少子化対策・子育て支援の充実が求められているのに福祉的機能はどうなるのか
(1月17日付)
大阪市立住吉市民病院(住之江区)廃止に伴う病院再編計画をめぐり、跡地に市が誘致する医療法人の設計上の問題で開院が2年延期されることが明らかになりました。住民の要求は、一貫して施設の現地建て替えです。
住吉市民病院は、これまで、地域の小児・周産期医療、虐待児や発達障害などの福祉的機能を担ってきました。「病院再編」は住吉市民病院を「2018年3月末に廃止し、府立急性期・総合医療センターと南港病院に再編する」というものです。
市民病院の198床のうち97床を府市共同の新病院、100床を南港病院に移し、南港病院は現在の109床とあわせた209床の新病院を市民病院跡地に開院する計画で、2月に厚生労働大臣が同意しました。
開院が2年延期!
市民病院跡地での新病院の建設をめぐっては16年3月に南港病院が設計会社と契約。5月に建築基準法の日影規制により予定していた北側には建設できないことが判明しました。
南側への建設変更で開院が20年4月に2年延期され、その間は南港病院と市民病院の既存棟を改修した2カ所で暫定的に200床を確保するとしています。
吉村洋文大阪市長は、それによって見込まれる収支不足11億5000万円を支援することを検討しています。
こうした重大な問題が市民に明らかになったのは昨年12月に入ってからでした。
府と市はその間に住民説明会を開いており、知らせる機会があったにもかかわらず、説明を行ってきませんでした。また、福祉的機能がどう確保されるのかいまだに検討中としています。
二重行政解消ありき
そもそも住吉市民病院は老朽化により現地建て替えが決まっていましたが、維新府・市政により「二重行政解消」の名で廃止が打ち出されました。2キロも離れた府立急性期・総合医療センターと統合するという案に対して、市民や地元医師会長がこぞって反対。
次に民間病院を誘致するとしたものの公募は失敗に終わり、15年8月に南港病院誘致を決定しました。
これに対し、府の医療審議会は南港病院は小児・周産期医療の経験がなく、医師の確保の問題などで委員の圧倒的多数が再編計画に反対しましたが松井一郎知事は厚労省への申請を強行しました。

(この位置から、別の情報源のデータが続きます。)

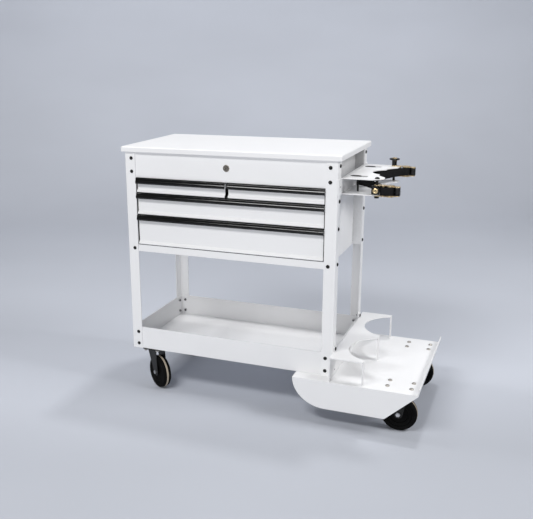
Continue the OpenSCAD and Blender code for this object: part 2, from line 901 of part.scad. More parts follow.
// tip of a flange on the side s, from its end to its inner corner
function tongue_half(s) = [
  [cx1 - tongue_back, s * ub],
  [cx1 + tongue_tip, s * (ub - tongue_tips[0])],
  [cx1 + tongue_tip - tongue_step, s * (ub - tongue_tips[1])],
  [cx1 - tongue_back, s * (ub - tongue_tips[2])]];

// outline of the top and bottom plates of the upper bracket
module tongue_outline() {
  difference() {
    polygon(concat([[xr, -ub]], tongue_half(-1), [for (i = [3 : -1 : 0]) tongue_half(1)[i]], [[xr, ub]]));
    translate([cx1 + scallop_out, 0]) circle(r = scallop_r, $fn = 96);
  }
}

module upper_bracket() {
  color("white") difference() {
    union() {
      translate([xr, yf + ear_edge, uz0]) cube([plate_t, post_span_y - 2 * ear_edge, bracket_h]);
      translate([0, 0, uz1 - plate_t]) linear_extrude(height = plate_t) tongue_outline();
      translate([0, 0, uz0]) linear_extrude(height = plate_t) tongue_outline();
    }
    for (y = anchor_ys) {
      loop_y = y - sign(y) * loop_dy;
      translate([anchor_x, y, uz1]) bolt_hole(anchor_d + 2 * fit, bracket_h);
      translate([loop_x, loop_y, uz0 + plate_t]) bolt_hole(loop_d + 2 * fit, plate_t);
      translate([xr + slot_x, loop_y, uz1 - plate_t - over]) rounded_slot(slot_l, slot_w, plate_t + 2 * over);
    }
    frame_bolt_holes();
  }
}

// slot with round corners, its left end at x zero and its middle at y zero
module rounded_slot(l, w, h) {
  linear_extrude(height = h) offset(r = slot_r)
    translate([slot_r, slot_r - w / 2]) square([l - 2 * slot_r, w - 2 * slot_r]);
}

// places its children at the studs of the swivel casters, welded below the shelf
module each_swivel_stud() {
  for (y = sw_ys) {
    for (i = [-1, 1]) {
      for (j = [-1, 1]) {
        translate([sw_x + i * cb_w, y + j * cb_l, z0]) children();
      }
    }
  }
}

// places its children at the bolts of the rigid casters, heads on the platform
module each_rigid_bolt() {
  for (y = rg_ys) {
    for (i = [-1, 1]) {
      for (j = [-1, 1]) {
        translate([rg_x + i * cb_l, y + j * cb_w, z0]) children();
      }
    }
  }
}

// frame bolts in three lengths, and the studs that hold the platform
module frame_bolts() {
  color("black") {
    each_frame_bolt() button_bolt(bolt_d, bolt_head_d, bolt_head_h, bolt_stack + nut_h + nut_over);
    each_support_bolt() button_bolt(bolt_d, bolt_head_d, bolt_head_h, plate_t + bolt_stack);
    each_ear_bolt() button_bolt(bolt_d, bolt_head_d, bolt_head_h, plate_t + ft + nut_h + nut_over);
    each_platform_stud() stud(bolt_d, plate_t + nut_h + nut_over);
  }
}

module frame_nuts() {
  color("silver") {
    each_frame_bolt() translate([0, 0, -bolt_stack]) hex_nut(bolt_d, nut_w, nut_h);
    each_ear_bolt() translate([0, 0, -plate_t - ft]) hex_nut(bolt_d, nut_w, nut_h);
    each_platform_stud() translate([0, 0, -plate_t]) hex_nut(bolt_d, nut_w, nut_h);
  }
}

// caster bolts with their nuts, the studs of the swivel casters, and the kingpins with their nuts
module caster_bolts() {
  color("silver") {
    each_rigid_bolt() {
      button_bolt(caster_bolt_d, caster_head_d, caster_head_h, plate_t + cp_t + caster_nut_h + nut_over);
      translate([0, 0, -plate_t - cp_t]) hex_nut(caster_bolt_d, caster_nut_w, caster_nut_h);
    }
    each_swivel_stud() {
      stud(caster_bolt_d, cp_t + caster_nut_h + nut_over);
      translate([0, 0, -cp_t]) hex_nut(caster_bolt_d, caster_nut_w, caster_nut_h);
    }
    kingpins();
  }
}

// top plates of the two swivel casters with the fixed race below
module swivel_plates() {
  color("black") difference() {
    for (y = sw_ys) {
      translate([sw_x, y, z0 - cp_t]) caster_plate(cp_py, cp_px);
      translate([sw_x, y, z0 - cp_t - race_h]) cylinder(d1 = race_d * 0.9, d2 = race_d, h = race_h);
    }
    each_swivel_stud() bolt_hole(caster_hole_d, cp_t);
    for (y = sw_ys) {
      translate([sw_x, y, z0]) bolt_hole(king_d + 2 * fit, cp_t + race_h);
    }
  }
}

// plate with round corners, half sizes a and b, standing on the plane z zero
module caster_plate(a, b) {
  linear_extrude(height = cp_t) offset(r = plate_r)
    square([2 * (a - plate_r), 2 * (b - plate_r)], center = true);
}

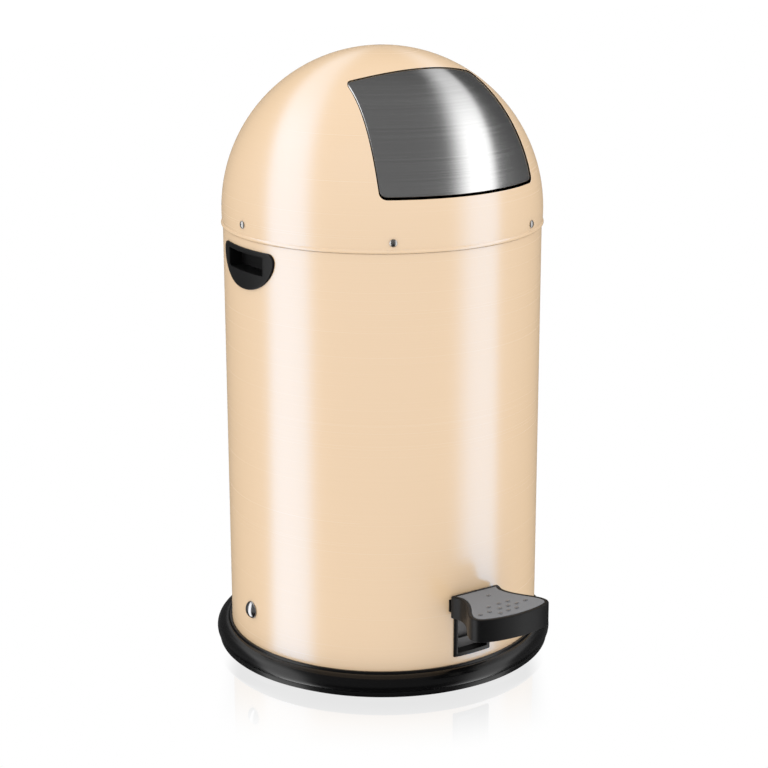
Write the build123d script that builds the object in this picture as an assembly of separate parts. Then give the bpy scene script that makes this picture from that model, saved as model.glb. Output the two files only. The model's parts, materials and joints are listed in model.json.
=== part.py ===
from build123d import *
import math
import os

# Dome-top pedal bin.  Millimetres, +Z up, front (pedal and flap) towards -Y.
# Origin: centre of the underside of the base ring, on the floor.

# ---- driving dimensions -----------------------------------------------------
R_BODY = 168.0          # outer radius of the steel body
T_BODY = 0.9            # body sheet
Z_BODY_LOW = 5.2        # body sheet stands in the groove of the base ring
Z_BODY_TOP = 464.2      # open top edge of the body

R_DOME = 169.2          # outer radius of the dome
T_DOME = 0.8            # dome sheet
Z_C = 479.0             # centre of the dome sphere, and the flap's axis
Z_BEAD_LOW = 464.6      # lower edge of the rolled bead
Z_BEAD_TOP = 468.4
R_BEAD = 170.0
Z_SCREW = 475.4         # the lid screws sit a little lower than the flap axis

RING_H = 23.6           # base ring
R_RING_IN = 150.0
R_RING_FOOT = 181.0
R_RING = 184.6

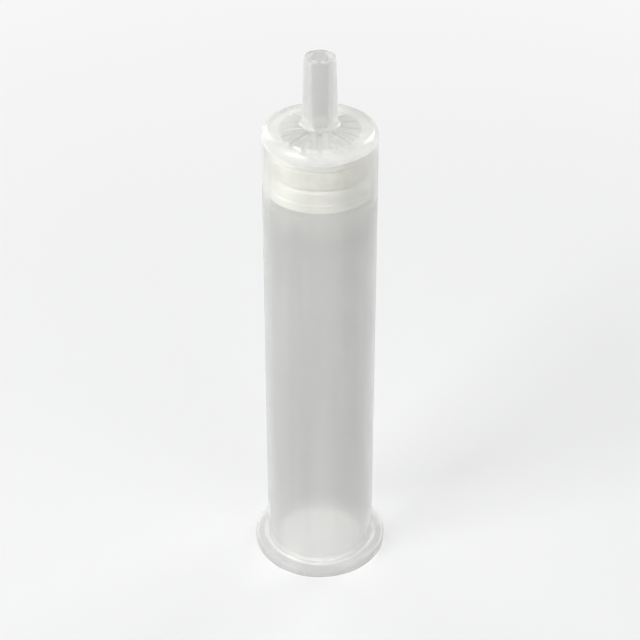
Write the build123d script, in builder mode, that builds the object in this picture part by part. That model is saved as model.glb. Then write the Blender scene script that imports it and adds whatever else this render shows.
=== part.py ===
"""Six millilitre disk-type solid phase extraction cartridge, standing on its mouth flange.

The cartridge is a moulded polypropylene syringe barrel: a round flange at the open
mouth, a long drafted reservoir, and a closed base that carries a Luer slip tip.
Two thin sorbent membranes lie on a ribbed drainage floor inside the base, with a
fibre prefilter on them, and a pressed-in ring holds the stack and leaves a window
10 mm across.

Frame: +Z runs along the axis from the mouth to the tip. The origin is the centre
of the flange's open face, on which the cartridge stands. Millimetres throughout.
"""

from build123d import *
import os
from math import pi, radians, tan

# Stack: the window sets the size of everything around it
active_diameter = 10.0  # window of the ring, and the drain chamber behind it
ring_wall = 1.43  # radial, window to outside of the ring
ring_fit = 0.02  # radial gap of the ring in its seat
ring_height = 3.0
ring_chamfer = 0.3  # leading outer edge of the ring
ring_bevel = 0.7  # inner edge of the ring on the reservoir side
groove_width = 0.9  # relief round the outside of the ring
groove_depth = 0.3
prefilter_thickness = 2.8
prefilter_clearance = 0.05  # radial, prefilter edge to seat bore
prefilter_round = 0.3
membrane_thickness = 0.5
membrane_clearance = 0.1  # radial, membrane edge to seat bore

# Barrel
wall = 0.85  # wall of the tube, the same at both ends
body_length = 67.0  # open face of the flange to the outer corner of the base
mouth_round = 0.35  # inner edge of the mouth
seat_step = 0.1  # radial step from the seat bore out to the reservoir bore
step_height = 0.5  # height of the cone between the two bores
seat_lead = 0.9  # straight seat bore left below the ring

# Mouth flange
flange_overhang = 1.8  # how far the flange stands out from the tube
flange_thickness = 1.4
flange_cove = 0.75  # concave fillet between tube and flange
rim_round = 0.4  # both outer edges of the flange

# Base and drainage floor
floor_thickness = 1.6  # seat ledge to the outer corner of the base
crown_angle = 8.0  # slope of the base's outer face and of the drain cone, degrees
base_round = 1.2  # outer corner of the base
chamber_depth = 0.6
rib_width = 0.6
rib_count = 8  # long ribs, with as many short ones between them
long_rib_start = 1.7  # radius where the long ribs begin
short_rib_start = 3.1  # radius where the short ribs begin

# Luer slip tip
tip_length = 9.0  # free length of the tapered cone
tip_end = 3.95  # diameter of the cone at its free end
luer_taper = 0.06  # change of diameter over length
tip_root_round = 0.6  # fillet between base and cone
tip_round = 0.2  # outer edge of the free end
drain_bore = 2.0

# Radii and heights that follow from them
window_radius = active_diameter / 2
ring_radius = window_radius + ring_wall
seat_radius = ring_radius + ring_fit
bore_radius = seat_radius + seat_step
tube_radius = bore_radius + wall
base_radius = seat_radius + wall
flange_radius = tube_radius + flange_overhang
drain_radius = drain_bore / 2
tip_end_radius = tip_end / 2
tip_root_radius = tip_end_radius + tip_length * luer_taper / 2

slope = tan(radians(crown_angle))
ledge = body_length - floor_thickness
chamber_roof = ledge + chamber_depth
drain_mouth = chamber_roof + (window_radius - drain_radius) * slope
crown_top = body_length + (base_radius - tip_root_radius) * slope
tip_top = crown_top + tip_length

upper_membrane_base = ledge - membrane_thickness
lower_membrane_base = upper_membrane_base - membrane_thickness
prefilter_base = lower_membrane_base - prefilter_thickness
ring_base = prefilter_base - ring_height
seat_base = ring_base - seat_lead
step_base = seat_base - step_height


def half_section(corners):
    """Closed section in the XZ plane; each corner is (radius, height, rounding)."""
    with BuildSketch(Plane.XZ) as section:
        with BuildLine():
            FilletPolyline(
                *[(radius, height) for radius, height, _ in corners],
                radius=[rounding for _, _, rounding in corners],
                close=True,
            )
        make_face()
    return section.sketch


# ---------------------------------------------------------------- barrel
with BuildPart() as barrel:
    # Outside: flange, drafted tube, crowned base and Luer cone
    outside = half_section(
        [
            (0, 0, 0),
            (flange_radius, 0, rim_round),
            (flange_radius, flange_thickness, rim_round),
            (tube_radius, flange_thickness, flange_cove),
            (base_radius, body_length, base_round),
            (tip_root_radius, crown_top, tip_root_round),
            (tip_end_radius, tip_top, tip_round),
            (0, tip_top, 0),
        ]
    )
    revolve(outside, axis=Axis.Z)
    # Inside: reservoir, step, seat, drain chamber and drain cone
    inside = half_section(
        [
            (0, 0, 0),
            (bore_radius, 0, 0),
            (bore_radius, step_base, 0),
            (seat_radius, seat_base, 0),
            (seat_radius, ledge, 0),
            (window_radius, ledge, 0),
            (window_radius, chamber_roof, 0),
            (drain_radius, drain_mouth, 0),
            (0, drain_mouth, 0),
        ]
    )
    revolve(inside, axis=Axis.Z, mode=Mode.SUBTRACT)
    # Ribs that carry the membranes over the drain chamber
    with BuildSketch(Plane.XY.offset(ledge)):
        for start, first_angle in (
            (long_rib_start, 0),
            (short_rib_start, 180 / rib_count),
        ):
            length = window_radius - start
            with PolarLocations(start + length / 2, rib_count, first_angle):
                Rectangle(length, rib_width)
    extrude(amount=drain_mouth - ledge)
    # Drain through the tip
    with Locations((0, 0, tip_top)):
        Hole(drain_radius, depth=tip_top - ledge)
    mouth_edge = barrel.faces().sort_by(Axis.Z)[0].inner_wires()[0].edges()
    fillet(mouth_edge, mouth_round)
barrel.part.label = "barrel"

# ---------------------------------------------------------------- membranes
def membrane(label, base):
    """One sorbent disk, with its lower face at the height base."""
    with BuildPart() as disk:
        with BuildSketch(Plane.XY.offset(base)):
            Circle(seat_radius - membrane_clearance)
        extrude(amount=membrane_thickness)
    disk.part.label = label
    return disk


upper_membrane = membrane("upper_membrane", upper_membrane_base)
lower_membrane = membrane("lower_membrane", lower_membrane_base)

# ---------------------------------------------------------------- prefilter
with BuildPart() as prefilter:
    with BuildSketch(Plane.XY.offset(prefilter_base)):
        Circle(seat_radius - prefilter_clearance)
    extrude(amount=prefilter_thickness)
    fillet(prefilter.edges(), prefilter_round)
prefilter.part.label = "prefilter"

# ---------------------------------------------------------------- retaining ring
with BuildPart() as retaining_ring:
    groove_radius = ring_radius - groove_depth
    groove_base = ring_base + (ring_height - groove_width) / 2
    ring_section = half_section(
        [
            (window_radius + ring_bevel, ring_base, 0),
            (ring_radius, ring_base, 0),
            (ring_radius, groove_base, 0),
            (groove_radius, groove_base, 0),
            (groove_radius, groove_base + groove_width, 0),
            (ring_radius, groove_base + groove_width, 0),
            (ring_radius, prefilter_base, 0),
            (window_radius, prefilter_base, 0),
            (window_radius, ring_base + ring_bevel, 0),
        ]
    )
    revolve(ring_section, axis=Axis.Z)
    leading_edge = retaining_ring.faces().sort_by(Axis.Z)[-1].outer_wire().edges()
    chamfer(leading_edge, ring_chamfer)
retaining_ring.part.label = "retaining_ring"

# ---------------------------------------------------------------- export
os.makedirs("parts", exist_ok=True)
for piece in (barrel, upper_membrane, lower_membrane, prefilter, retaining_ring):
    export_step(piece.part, f"parts/{piece.part.label}.step")

sample_volume = pi * bore_radius**2 * step_base / 1000  # millilitres
print(f"overall {tip_top:.2f} mm, flange {2 * flange_radius:.2f} mm, bore holds {sample_volume:.1f} mL")
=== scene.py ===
"""Looks of a six millilitre disk extraction cartridge: view, light, materials and meshes."""

import math

import bmesh
import bpy
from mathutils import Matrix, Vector, noise


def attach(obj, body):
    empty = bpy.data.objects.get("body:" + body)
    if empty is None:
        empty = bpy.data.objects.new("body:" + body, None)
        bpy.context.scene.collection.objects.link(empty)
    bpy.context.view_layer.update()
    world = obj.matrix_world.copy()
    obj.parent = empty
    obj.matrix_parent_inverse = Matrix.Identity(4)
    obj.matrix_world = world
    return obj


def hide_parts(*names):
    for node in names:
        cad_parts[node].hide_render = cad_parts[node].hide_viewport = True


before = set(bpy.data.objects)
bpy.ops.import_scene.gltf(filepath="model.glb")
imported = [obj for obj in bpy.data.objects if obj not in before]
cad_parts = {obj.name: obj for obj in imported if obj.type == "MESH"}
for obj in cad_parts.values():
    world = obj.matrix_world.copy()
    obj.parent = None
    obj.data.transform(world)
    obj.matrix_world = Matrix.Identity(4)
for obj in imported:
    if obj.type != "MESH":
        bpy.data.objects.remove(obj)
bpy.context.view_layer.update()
scene = bpy.context.scene
MM = 0.001

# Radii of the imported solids, in millimetres
BORE, SEAT, TUBE, BASE, FLANGE = 6.55, 6.45, 7.40, 7.30, 9.20
WINDOW, DRAIN, TIP_END, TIP_ROOT = 5.0, 1.0, 1.975, 2.245
RING, RING_GROOVE, RING_FLARE, PREFILTER, MEMBRANE = 6.43, 6.13, 5.7, 6.4, 6.35

# Heights above the floor, in millimetres
FLANGE_TOP, STEP_BASE, SEAT_BASE, LEDGE, ROOF, BODY = 1.4, 57.2, 57.7, 65.4, 66.0, 67.0
RING_BASE, FLARE_TOP, GROOVE_BASE, GROOVE_TOP, CHAMFER_BASE = 58.6, 59.3, 59.65, 60.55, 61.3
RING_TOP, PREFILTER_TOP = 61.6, 64.4
MEMBRANE_THICKNESS, TIP_LENGTH = 0.5, 9.0
SLOPE = math.tan(math.radians(8))
CROWN_TOP = BODY + (BASE - TIP_ROOT) * SLOPE
TIP_TOP = CROWN_TOP + TIP_LENGTH
DRAIN_MOUTH = ROOF + (WINDOW - DRAIN) * SLOPE


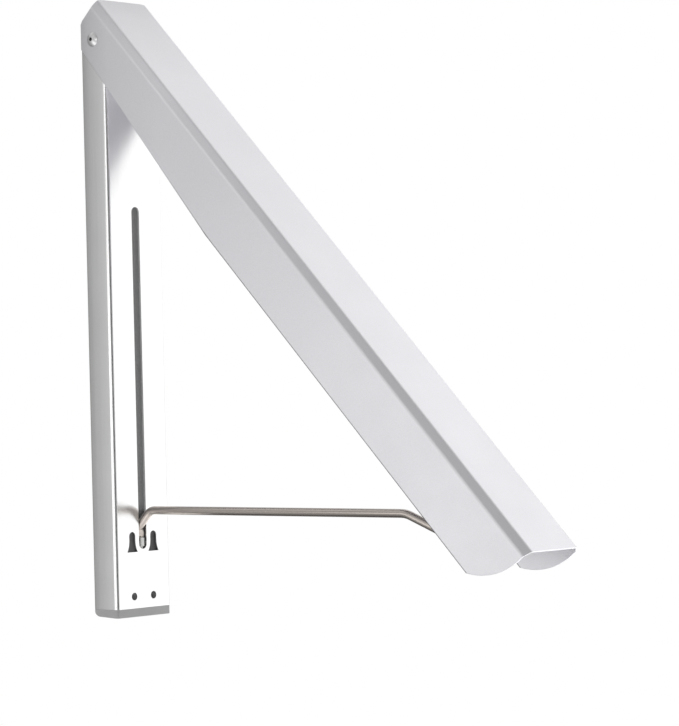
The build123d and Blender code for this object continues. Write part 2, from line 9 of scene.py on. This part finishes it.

大阪日日新聞のコラムでフリーマーケット社代表の浅野秀弥さんは「市民病院が積極的に取り組んできたのは貧困者妊婦や若年出産の『新生児貧困問題』だ。論点はこの問題の解決に向け集中させるべき」「わざわざ二重行政をやり玉に挙げるポーズを示すために、地域に根ざした病院を安易に統廃合しようとするからこういう新たなムダが生まれる」と意見を述べています。
自治体病院が、公的な役割として求められているものが、この問題をめぐる運動や議論で浮かび上がっています。